Required work :: Take the entries below and reproduce them word for word.

Exercise data ::
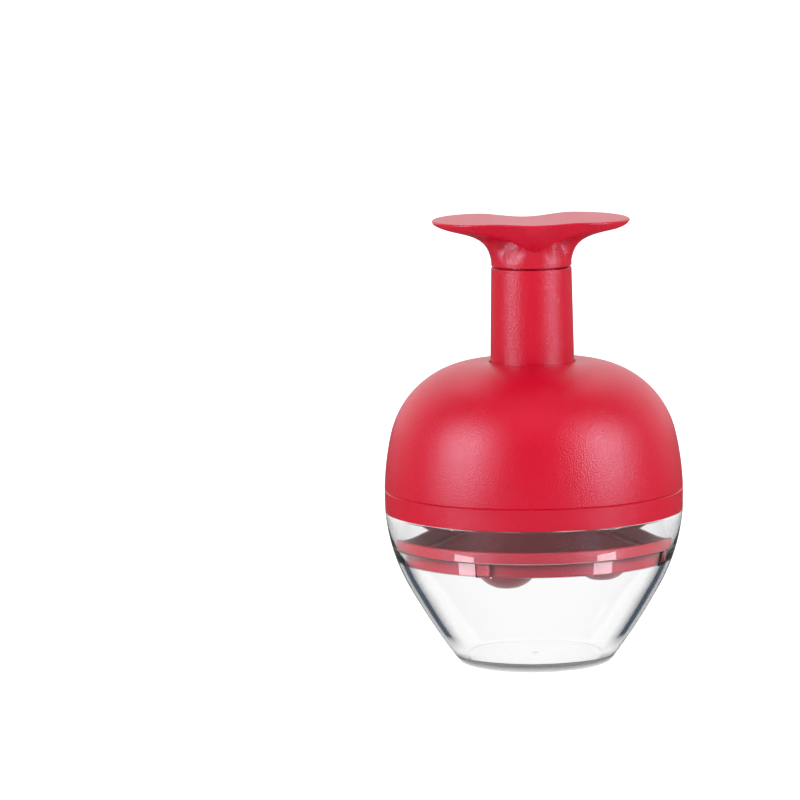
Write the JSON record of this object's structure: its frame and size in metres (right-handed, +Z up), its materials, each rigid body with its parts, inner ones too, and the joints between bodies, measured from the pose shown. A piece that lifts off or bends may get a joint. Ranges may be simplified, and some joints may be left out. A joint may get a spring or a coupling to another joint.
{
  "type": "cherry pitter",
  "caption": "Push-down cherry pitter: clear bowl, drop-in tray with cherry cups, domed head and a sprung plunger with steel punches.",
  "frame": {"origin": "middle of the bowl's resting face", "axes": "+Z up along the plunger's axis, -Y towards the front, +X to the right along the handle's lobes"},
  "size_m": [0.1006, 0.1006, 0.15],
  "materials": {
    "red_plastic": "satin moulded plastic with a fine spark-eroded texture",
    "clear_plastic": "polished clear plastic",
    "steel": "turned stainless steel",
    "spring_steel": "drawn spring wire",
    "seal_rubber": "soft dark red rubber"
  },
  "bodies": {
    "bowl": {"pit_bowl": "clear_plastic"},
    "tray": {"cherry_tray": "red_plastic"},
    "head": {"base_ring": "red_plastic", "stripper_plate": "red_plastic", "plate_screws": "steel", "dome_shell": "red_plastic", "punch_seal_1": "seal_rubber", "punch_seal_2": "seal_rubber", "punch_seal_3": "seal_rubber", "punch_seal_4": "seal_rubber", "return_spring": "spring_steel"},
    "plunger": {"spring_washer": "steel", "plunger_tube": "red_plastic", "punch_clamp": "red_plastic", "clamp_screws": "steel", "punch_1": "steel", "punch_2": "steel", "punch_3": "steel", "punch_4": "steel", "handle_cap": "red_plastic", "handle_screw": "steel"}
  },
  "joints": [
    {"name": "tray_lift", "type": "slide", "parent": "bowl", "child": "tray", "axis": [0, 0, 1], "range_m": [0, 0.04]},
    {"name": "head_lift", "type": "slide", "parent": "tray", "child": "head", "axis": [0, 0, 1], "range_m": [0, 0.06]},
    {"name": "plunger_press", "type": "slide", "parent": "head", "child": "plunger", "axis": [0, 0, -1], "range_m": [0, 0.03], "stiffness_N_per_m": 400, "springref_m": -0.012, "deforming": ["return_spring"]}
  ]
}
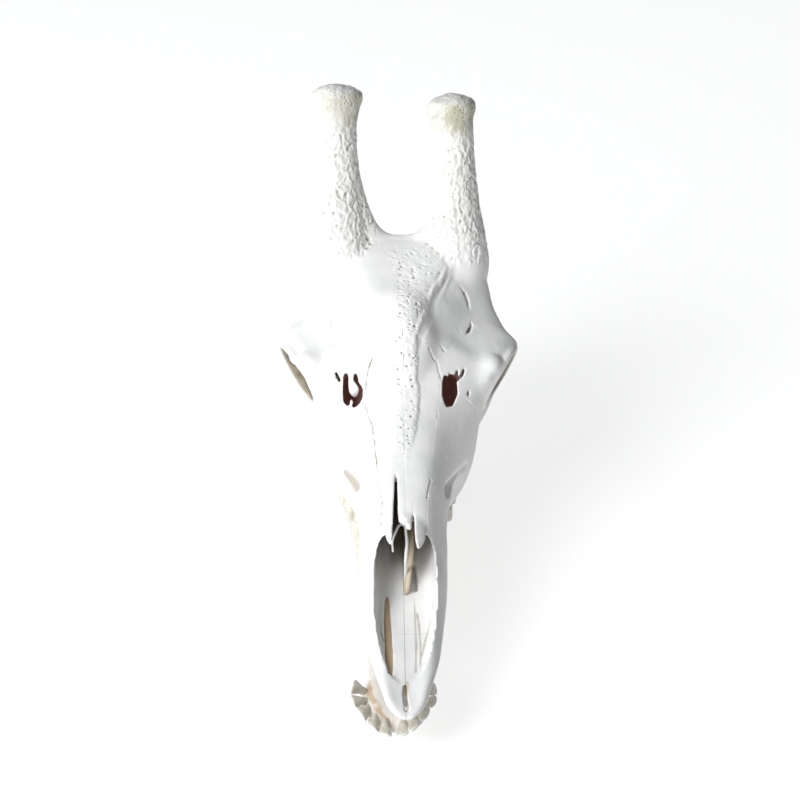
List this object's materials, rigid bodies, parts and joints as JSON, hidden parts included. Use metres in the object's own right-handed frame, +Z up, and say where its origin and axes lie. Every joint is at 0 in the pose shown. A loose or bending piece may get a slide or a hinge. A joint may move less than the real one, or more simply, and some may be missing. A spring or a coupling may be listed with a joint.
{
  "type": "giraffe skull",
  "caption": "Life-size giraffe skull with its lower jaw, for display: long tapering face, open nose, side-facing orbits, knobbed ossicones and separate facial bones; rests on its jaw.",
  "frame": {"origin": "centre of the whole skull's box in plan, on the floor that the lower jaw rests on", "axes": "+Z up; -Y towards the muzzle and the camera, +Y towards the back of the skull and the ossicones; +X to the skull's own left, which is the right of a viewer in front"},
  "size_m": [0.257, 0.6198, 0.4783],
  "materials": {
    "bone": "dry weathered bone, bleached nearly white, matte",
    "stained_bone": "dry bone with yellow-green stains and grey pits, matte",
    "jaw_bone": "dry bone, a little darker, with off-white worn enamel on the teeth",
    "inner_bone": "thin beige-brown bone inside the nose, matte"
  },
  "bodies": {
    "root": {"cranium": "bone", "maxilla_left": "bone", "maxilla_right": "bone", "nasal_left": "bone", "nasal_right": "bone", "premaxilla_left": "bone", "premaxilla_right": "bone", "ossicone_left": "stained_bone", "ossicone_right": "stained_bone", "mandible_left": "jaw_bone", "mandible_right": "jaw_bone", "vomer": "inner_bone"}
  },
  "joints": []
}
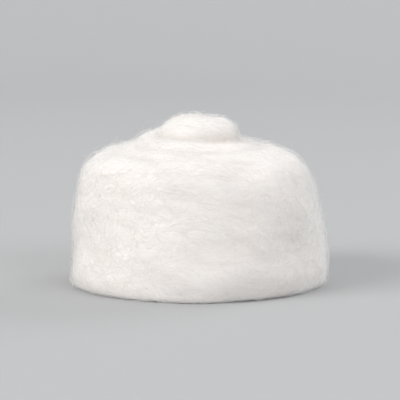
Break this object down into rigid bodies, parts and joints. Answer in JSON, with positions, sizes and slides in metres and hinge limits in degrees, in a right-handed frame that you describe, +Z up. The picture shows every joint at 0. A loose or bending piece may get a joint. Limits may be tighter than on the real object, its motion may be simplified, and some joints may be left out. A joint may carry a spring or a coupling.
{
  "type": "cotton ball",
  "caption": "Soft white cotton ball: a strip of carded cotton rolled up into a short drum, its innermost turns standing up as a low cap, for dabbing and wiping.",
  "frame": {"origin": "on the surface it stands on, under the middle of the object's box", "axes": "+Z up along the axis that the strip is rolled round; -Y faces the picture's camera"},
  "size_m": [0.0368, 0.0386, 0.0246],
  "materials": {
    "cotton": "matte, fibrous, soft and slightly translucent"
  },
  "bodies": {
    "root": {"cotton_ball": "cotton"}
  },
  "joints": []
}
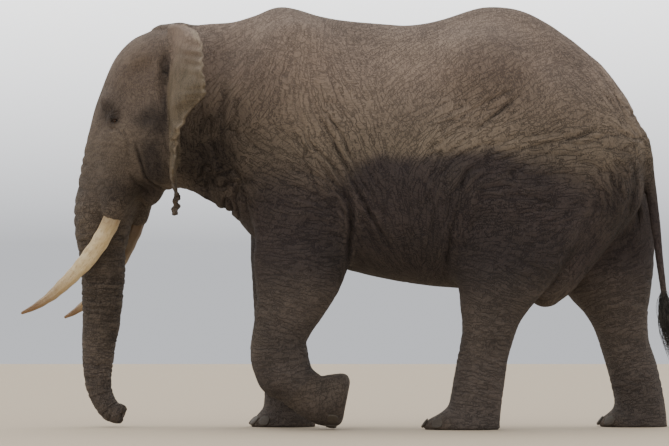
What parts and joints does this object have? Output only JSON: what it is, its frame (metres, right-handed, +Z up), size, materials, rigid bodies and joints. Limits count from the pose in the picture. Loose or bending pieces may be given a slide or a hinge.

Exercise output ::
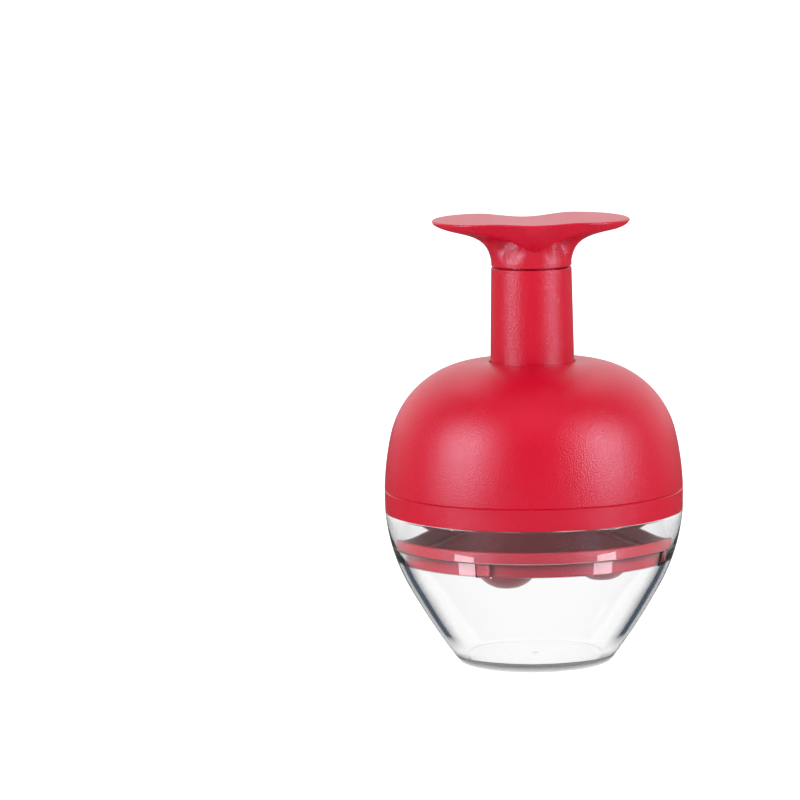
Write the JSON record of this object's structure: its frame and size in metres (right-handed, +Z up), its materials, each rigid body with its parts, inner ones too, and the joints between bodies, measured from the pose shown. A piece that lifts off or bends may get a joint. Ranges may be simplified, and some joints may be left out. A joint may get a spring or a coupling to another joint.
{
  "type": "cherry pitter",
  "caption": "Push-down cherry pitter: clear bowl, drop-in tray with cherry cups, domed head and a sprung plunger with steel punches.",
  "frame": {"origin": "middle of the bowl's resting face", "axes": "+Z up along the plunger's axis, -Y towards the front, +X to the right along the handle's lobes"},
  "size_m": [0.1006, 0.1006, 0.15],
  "materials": {
    "red_plastic": "satin moulded plastic with a fine spark-eroded texture",
    "clear_plastic": "polished clear plastic",
    "steel": "turned stainless steel",
    "spring_steel": "drawn spring wire",
    "seal_rubber": "soft dark red rubber"
  },
  "bodies": {
    "bowl": {"pit_bowl": "clear_plastic"},
    "tray": {"cherry_tray": "red_plastic"},
    "head": {"base_ring": "red_plastic", "stripper_plate": "red_plastic", "plate_screws": "steel", "dome_shell": "red_plastic", "punch_seal_1": "seal_rubber", "punch_seal_2": "seal_rubber", "punch_seal_3": "seal_rubber", "punch_seal_4": "seal_rubber", "return_spring": "spring_steel"},
    "plunger": {"spring_washer": "steel", "plunger_tube": "red_plastic", "punch_clamp": "red_plastic", "clamp_screws": "steel", "punch_1": "steel", "punch_2": "steel", "punch_3": "steel", "punch_4": "steel", "handle_cap": "red_plastic", "handle_screw": "steel"}
  },
  "joints": [
    {"name": "tray_lift", "type": "slide", "parent": "bowl", "child": "tray", "axis": [0, 0, 1], "range_m": [0, 0.04]},
    {"name": "head_lift", "type": "slide", "parent": "tray", "child": "head", "axis": [0, 0, 1], "range_m": [0, 0.06]},
    {"name": "plunger_press", "type": "slide", "parent": "head", "child": "plunger", "axis": [0, 0, -1], "range_m": [0, 0.03], "stiffness_N_per_m": 400, "springref_m": -0.012, "deforming": ["return_spring"]}
  ]
}
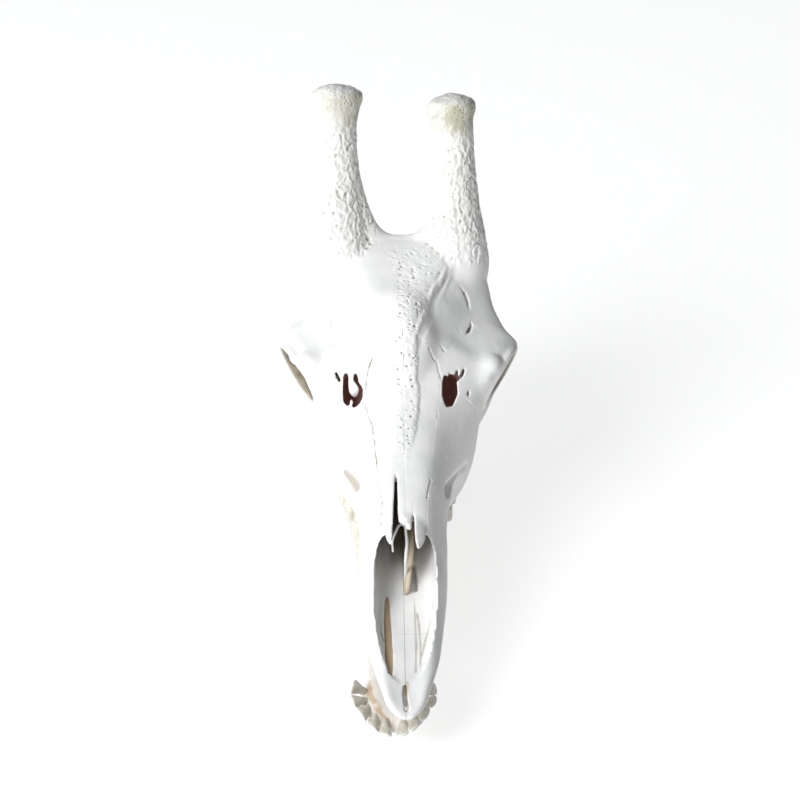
List this object's materials, rigid bodies, parts and joints as JSON, hidden parts included. Use metres in the object's own right-handed frame, +Z up, and say where its origin and axes lie. Every joint is at 0 in the pose shown. A loose or bending piece may get a slide or a hinge. A joint may move less than the real one, or more simply, and some may be missing. A spring or a coupling may be listed with a joint.
{
  "type": "giraffe skull",
  "caption": "Life-size giraffe skull with its lower jaw, for display: long tapering face, open nose, side-facing orbits, knobbed ossicones and separate facial bones; rests on its jaw.",
  "frame": {"origin": "centre of the whole skull's box in plan, on the floor that the lower jaw rests on", "axes": "+Z up; -Y towards the muzzle and the camera, +Y towards the back of the skull and the ossicones; +X to the skull's own left, which is the right of a viewer in front"},
  "size_m": [0.257, 0.6198, 0.4783],
  "materials": {
    "bone": "dry weathered bone, bleached nearly white, matte",
    "stained_bone": "dry bone with yellow-green stains and grey pits, matte",
    "jaw_bone": "dry bone, a little darker, with off-white worn enamel on the teeth",
    "inner_bone": "thin beige-brown bone inside the nose, matte"
  },
  "bodies": {
    "root": {"cranium": "bone", "maxilla_left": "bone", "maxilla_right": "bone", "nasal_left": "bone", "nasal_right": "bone", "premaxilla_left": "bone", "premaxilla_right": "bone", "ossicone_left": "stained_bone", "ossicone_right": "stained_bone", "mandible_left": "jaw_bone", "mandible_right": "jaw_bone", "vomer": "inner_bone"}
  },
  "joints": []
}
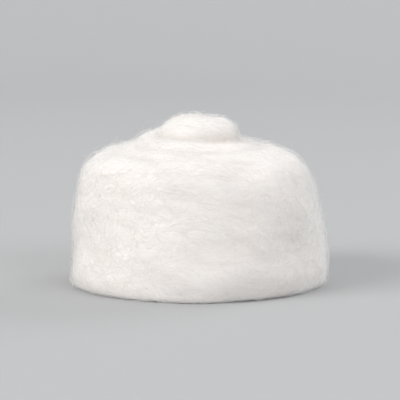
Break this object down into rigid bodies, parts and joints. Answer in JSON, with positions, sizes and slides in metres and hinge limits in degrees, in a right-handed frame that you describe, +Z up. The picture shows every joint at 0. A loose or bending piece may get a joint. Limits may be tighter than on the real object, its motion may be simplified, and some joints may be left out. A joint may carry a spring or a coupling.
{
  "type": "cotton ball",
  "caption": "Soft white cotton ball: a strip of carded cotton rolled up into a short drum, its innermost turns standing up as a low cap, for dabbing and wiping.",
  "frame": {"origin": "on the surface it stands on, under the middle of the object's box", "axes": "+Z up along the axis that the strip is rolled round; -Y faces the picture's camera"},
  "size_m": [0.0368, 0.0386, 0.0246],
  "materials": {
    "cotton": "matte, fibrous, soft and slightly translucent"
  },
  "bodies": {
    "root": {"cotton_ball": "cotton"}
  },
  "joints": []
}
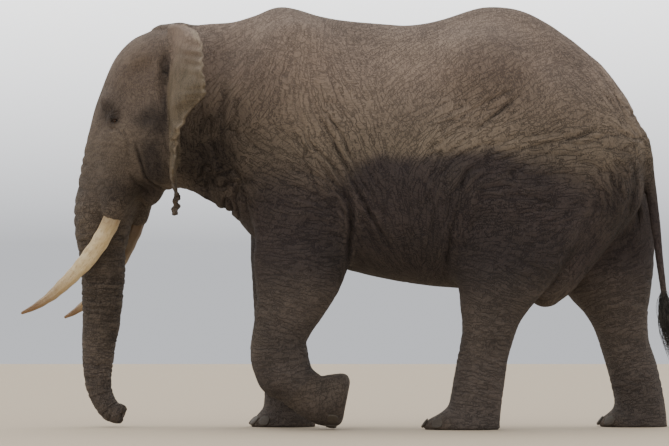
What parts and joints does this object have? Output only JSON: what it is, its frame (metres, right-handed, +Z up), size, materials, rigid bodies and joints. Limits count from the pose in the picture. Loose or bending pieces may be given a slide or a hinge.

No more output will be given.